The Department of Biotechnology has successfully completed research project AP09260785 (0123RK00131), aimed at developing an innovative technology for producing biohydrogen from promising cyanobacterial strains. This project marks significant progress in bioenergy, offering a clean, renewable energy source that can minimize carbon emissions and reduce environmental impact.

During the project, scientists identified and studied cyanobacterial strains collected from various ecosystems in Kazakhstan, including hot springs, water bodies, and rice fields. Particular attention was given to photosynthetic microorganisms capable of efficiently converting solar energy into hydrogen. As a result, eight axenic cyanobacterial cultures were isolated, including Anabaena variabilis and Synechococcus sp., which demonstrated high biomass yields and hydrogen productivity. The highest hydrogen yield was achieved with the strain Anabaena variabilis A-1, producing 8.67 μmol H₂/mg chl/h in dark conditions—a result 17 times greater than in light conditions.

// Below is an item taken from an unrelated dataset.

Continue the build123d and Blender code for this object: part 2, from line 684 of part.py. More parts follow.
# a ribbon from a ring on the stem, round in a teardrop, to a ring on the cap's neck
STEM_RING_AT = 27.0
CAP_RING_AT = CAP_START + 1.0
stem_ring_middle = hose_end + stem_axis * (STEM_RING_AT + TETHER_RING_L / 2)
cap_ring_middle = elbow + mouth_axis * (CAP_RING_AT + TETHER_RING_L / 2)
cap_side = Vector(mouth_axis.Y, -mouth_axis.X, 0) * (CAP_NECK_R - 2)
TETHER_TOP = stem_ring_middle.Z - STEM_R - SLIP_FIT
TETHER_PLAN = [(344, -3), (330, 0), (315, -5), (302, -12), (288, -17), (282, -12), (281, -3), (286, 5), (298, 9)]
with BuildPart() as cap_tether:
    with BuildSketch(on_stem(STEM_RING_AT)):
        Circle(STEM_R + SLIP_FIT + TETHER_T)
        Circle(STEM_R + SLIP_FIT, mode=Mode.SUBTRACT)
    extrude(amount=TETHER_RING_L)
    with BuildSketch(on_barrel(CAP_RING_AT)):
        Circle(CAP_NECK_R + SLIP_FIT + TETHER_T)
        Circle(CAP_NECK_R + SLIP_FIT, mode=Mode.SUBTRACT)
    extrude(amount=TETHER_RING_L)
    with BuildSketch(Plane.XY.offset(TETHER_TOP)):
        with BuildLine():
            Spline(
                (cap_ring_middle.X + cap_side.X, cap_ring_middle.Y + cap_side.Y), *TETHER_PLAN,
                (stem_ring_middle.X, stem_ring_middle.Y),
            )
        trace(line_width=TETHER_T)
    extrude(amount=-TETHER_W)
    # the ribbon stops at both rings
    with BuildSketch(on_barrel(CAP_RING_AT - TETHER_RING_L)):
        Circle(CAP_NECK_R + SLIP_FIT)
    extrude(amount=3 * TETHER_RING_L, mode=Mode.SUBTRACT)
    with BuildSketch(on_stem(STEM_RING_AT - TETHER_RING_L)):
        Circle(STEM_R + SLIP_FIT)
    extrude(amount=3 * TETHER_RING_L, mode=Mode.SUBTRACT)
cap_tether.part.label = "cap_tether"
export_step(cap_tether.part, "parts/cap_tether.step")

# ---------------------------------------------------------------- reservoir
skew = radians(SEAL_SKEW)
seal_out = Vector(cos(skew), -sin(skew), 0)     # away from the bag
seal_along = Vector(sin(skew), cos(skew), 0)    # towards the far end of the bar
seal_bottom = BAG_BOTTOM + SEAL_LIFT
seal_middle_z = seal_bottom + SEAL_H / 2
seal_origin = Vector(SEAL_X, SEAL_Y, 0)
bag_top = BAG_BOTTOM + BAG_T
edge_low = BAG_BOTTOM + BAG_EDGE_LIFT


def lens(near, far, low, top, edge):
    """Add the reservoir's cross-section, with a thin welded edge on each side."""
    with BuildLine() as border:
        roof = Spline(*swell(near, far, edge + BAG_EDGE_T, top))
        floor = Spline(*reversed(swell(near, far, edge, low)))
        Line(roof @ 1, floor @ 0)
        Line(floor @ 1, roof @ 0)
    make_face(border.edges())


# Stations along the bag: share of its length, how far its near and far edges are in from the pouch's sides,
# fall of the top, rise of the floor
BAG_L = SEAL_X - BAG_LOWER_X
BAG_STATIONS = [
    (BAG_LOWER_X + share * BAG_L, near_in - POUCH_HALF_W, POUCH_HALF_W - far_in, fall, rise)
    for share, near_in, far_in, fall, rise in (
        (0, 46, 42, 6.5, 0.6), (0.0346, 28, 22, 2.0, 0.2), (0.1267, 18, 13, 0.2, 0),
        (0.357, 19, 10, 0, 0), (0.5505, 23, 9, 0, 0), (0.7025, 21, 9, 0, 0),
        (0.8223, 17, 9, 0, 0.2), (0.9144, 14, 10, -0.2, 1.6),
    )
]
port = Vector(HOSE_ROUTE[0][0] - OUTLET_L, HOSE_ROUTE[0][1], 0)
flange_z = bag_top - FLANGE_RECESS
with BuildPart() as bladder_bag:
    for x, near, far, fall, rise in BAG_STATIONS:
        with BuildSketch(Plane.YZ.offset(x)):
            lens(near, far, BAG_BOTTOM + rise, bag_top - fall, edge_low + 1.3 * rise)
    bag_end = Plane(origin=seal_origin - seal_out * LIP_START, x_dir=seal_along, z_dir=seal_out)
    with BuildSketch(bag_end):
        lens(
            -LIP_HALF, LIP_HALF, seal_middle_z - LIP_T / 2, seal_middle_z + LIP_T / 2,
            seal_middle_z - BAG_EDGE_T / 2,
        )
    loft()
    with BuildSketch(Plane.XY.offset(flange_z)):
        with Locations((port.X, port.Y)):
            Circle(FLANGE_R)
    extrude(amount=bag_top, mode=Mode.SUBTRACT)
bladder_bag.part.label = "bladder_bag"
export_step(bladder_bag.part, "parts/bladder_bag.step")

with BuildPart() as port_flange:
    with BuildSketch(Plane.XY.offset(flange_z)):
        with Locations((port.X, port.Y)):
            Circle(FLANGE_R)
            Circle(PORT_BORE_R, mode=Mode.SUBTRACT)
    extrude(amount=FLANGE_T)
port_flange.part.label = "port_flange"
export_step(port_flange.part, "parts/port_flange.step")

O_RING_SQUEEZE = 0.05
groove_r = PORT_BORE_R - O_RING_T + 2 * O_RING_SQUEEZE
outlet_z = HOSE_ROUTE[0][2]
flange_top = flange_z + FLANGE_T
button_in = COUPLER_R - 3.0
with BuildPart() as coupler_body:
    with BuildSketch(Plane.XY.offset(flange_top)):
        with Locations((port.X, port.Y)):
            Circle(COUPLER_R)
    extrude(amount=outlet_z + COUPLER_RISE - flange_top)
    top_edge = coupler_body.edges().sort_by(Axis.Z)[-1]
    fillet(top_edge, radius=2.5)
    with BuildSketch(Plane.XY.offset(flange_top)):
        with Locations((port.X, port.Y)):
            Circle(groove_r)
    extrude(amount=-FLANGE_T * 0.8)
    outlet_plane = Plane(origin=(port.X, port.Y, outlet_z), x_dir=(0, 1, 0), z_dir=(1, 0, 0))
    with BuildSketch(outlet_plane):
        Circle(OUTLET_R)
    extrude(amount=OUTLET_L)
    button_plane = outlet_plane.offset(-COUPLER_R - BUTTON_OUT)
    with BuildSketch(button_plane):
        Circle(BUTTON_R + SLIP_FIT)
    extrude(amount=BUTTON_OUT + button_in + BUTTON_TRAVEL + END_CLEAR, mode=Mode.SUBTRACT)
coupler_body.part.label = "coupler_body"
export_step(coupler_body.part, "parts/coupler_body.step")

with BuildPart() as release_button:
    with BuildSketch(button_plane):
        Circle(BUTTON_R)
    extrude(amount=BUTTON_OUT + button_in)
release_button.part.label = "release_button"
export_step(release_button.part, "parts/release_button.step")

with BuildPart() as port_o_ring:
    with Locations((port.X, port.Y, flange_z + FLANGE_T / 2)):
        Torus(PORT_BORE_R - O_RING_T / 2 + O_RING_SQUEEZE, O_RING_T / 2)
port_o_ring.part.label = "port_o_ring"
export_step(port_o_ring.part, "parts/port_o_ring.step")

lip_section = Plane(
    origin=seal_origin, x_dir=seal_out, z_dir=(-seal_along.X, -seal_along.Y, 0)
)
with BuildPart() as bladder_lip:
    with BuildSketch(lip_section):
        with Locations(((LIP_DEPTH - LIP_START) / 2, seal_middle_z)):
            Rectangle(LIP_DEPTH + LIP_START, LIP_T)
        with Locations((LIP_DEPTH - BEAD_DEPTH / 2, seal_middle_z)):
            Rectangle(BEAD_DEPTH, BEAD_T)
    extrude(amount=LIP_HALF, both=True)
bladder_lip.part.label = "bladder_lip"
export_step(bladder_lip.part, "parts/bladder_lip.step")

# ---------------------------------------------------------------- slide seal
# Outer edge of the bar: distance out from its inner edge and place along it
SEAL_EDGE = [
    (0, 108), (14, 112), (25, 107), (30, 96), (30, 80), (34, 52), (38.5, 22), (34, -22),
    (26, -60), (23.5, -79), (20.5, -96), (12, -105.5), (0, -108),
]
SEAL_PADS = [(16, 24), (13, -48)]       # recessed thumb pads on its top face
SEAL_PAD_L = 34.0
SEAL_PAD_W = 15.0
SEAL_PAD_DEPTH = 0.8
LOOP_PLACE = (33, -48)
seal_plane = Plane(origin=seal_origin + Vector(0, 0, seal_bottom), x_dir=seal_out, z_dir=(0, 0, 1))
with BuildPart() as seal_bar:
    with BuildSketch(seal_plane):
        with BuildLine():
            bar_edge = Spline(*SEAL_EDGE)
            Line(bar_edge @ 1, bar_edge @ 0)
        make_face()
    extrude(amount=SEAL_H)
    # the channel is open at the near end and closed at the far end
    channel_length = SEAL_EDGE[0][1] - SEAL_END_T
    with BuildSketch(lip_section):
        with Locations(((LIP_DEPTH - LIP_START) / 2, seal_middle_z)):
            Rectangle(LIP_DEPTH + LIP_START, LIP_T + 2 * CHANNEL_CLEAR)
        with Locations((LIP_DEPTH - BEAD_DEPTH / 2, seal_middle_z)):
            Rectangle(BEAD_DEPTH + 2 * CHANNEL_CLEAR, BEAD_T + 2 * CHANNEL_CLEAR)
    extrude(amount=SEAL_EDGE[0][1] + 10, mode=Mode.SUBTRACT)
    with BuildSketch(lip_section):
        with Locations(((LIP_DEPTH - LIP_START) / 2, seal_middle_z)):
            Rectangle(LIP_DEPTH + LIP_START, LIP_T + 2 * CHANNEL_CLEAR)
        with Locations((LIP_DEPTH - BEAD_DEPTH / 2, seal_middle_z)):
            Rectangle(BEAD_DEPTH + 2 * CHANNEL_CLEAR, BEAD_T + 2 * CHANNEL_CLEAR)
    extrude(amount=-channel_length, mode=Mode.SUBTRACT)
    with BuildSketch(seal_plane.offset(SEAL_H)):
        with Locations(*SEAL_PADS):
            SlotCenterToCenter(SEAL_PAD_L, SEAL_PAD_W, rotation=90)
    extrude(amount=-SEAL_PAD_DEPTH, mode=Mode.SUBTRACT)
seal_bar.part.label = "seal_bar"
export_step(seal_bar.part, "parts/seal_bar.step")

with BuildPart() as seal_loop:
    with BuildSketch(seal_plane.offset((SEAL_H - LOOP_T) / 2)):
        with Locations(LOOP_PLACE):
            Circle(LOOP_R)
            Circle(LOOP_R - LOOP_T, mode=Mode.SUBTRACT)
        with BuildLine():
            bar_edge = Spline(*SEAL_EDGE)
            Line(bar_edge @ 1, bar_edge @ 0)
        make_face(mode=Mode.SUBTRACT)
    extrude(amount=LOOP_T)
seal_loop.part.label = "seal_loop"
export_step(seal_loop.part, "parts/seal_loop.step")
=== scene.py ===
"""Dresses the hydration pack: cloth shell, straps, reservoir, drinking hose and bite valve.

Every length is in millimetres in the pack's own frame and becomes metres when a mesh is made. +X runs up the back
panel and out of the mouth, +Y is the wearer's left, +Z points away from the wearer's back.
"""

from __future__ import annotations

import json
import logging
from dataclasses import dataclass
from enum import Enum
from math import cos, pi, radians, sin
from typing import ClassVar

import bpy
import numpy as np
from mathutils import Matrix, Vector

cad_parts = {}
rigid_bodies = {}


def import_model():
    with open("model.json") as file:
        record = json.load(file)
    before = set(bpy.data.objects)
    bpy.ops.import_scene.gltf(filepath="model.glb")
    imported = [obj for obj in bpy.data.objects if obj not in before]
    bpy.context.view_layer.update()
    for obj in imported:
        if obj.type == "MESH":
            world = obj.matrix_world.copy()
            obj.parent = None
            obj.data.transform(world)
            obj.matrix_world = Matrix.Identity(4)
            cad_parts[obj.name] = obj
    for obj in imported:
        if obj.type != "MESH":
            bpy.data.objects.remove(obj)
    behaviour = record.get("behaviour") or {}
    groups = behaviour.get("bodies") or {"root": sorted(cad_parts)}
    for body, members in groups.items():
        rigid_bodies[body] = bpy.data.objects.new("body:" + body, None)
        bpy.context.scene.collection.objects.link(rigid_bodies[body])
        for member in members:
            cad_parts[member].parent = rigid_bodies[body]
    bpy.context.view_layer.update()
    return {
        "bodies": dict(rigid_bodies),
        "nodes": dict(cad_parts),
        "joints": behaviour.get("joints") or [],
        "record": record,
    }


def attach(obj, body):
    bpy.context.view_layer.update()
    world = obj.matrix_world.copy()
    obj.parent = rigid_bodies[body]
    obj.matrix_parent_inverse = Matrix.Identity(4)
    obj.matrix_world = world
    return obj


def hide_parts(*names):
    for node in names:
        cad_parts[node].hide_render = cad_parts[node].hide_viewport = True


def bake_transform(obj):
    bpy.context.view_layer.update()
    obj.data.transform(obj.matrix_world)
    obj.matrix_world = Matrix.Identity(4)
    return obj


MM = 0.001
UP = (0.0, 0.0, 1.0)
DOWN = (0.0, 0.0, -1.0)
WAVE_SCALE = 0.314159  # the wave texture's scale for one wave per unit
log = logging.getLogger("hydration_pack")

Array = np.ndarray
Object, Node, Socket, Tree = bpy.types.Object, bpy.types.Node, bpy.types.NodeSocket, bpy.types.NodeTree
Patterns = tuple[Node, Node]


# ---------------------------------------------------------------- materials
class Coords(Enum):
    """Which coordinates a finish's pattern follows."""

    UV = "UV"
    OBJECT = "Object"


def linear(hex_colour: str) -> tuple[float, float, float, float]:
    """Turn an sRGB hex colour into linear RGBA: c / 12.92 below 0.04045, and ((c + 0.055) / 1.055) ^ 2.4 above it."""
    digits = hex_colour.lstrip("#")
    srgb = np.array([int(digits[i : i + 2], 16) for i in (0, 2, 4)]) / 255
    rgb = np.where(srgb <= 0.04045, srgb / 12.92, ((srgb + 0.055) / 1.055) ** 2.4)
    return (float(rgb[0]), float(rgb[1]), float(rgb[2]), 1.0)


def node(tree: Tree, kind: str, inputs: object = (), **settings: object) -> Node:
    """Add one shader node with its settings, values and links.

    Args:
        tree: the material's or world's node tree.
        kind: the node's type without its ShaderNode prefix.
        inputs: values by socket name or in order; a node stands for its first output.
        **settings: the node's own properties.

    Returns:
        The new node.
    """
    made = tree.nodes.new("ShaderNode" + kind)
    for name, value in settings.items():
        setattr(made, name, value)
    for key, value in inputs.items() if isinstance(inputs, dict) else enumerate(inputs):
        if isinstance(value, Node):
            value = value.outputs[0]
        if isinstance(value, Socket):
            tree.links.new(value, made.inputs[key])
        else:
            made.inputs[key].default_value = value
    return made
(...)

Through experimentation, scientists optimized cultivation conditions, discovering that adding HEPES and sodium bicarbonate to the BG0-11 nutrient medium significantly enhanced hydrogen productivity in Anabaena variabilis A-1. The BG0-11-S medium was also found to be highly effective, achieving biohydrogen yields of up to 9.82 μmol H₂/mg chl/h—several times higher than with other medium modifications.

As a result of the project, a laboratory protocol for hydrogen production was developed, and a patent was obtained for utility model No. 8167 dated February 28, 2023, establishing the unique properties of the Anabaena variabilis A-1 strain as a promising biofuel source.

This project’s completion underscores the importance and relevance of using cyanobacteria in bioenergy and paves the way for a sustainable future, where biohydrogen can become a vital component of the global energy system.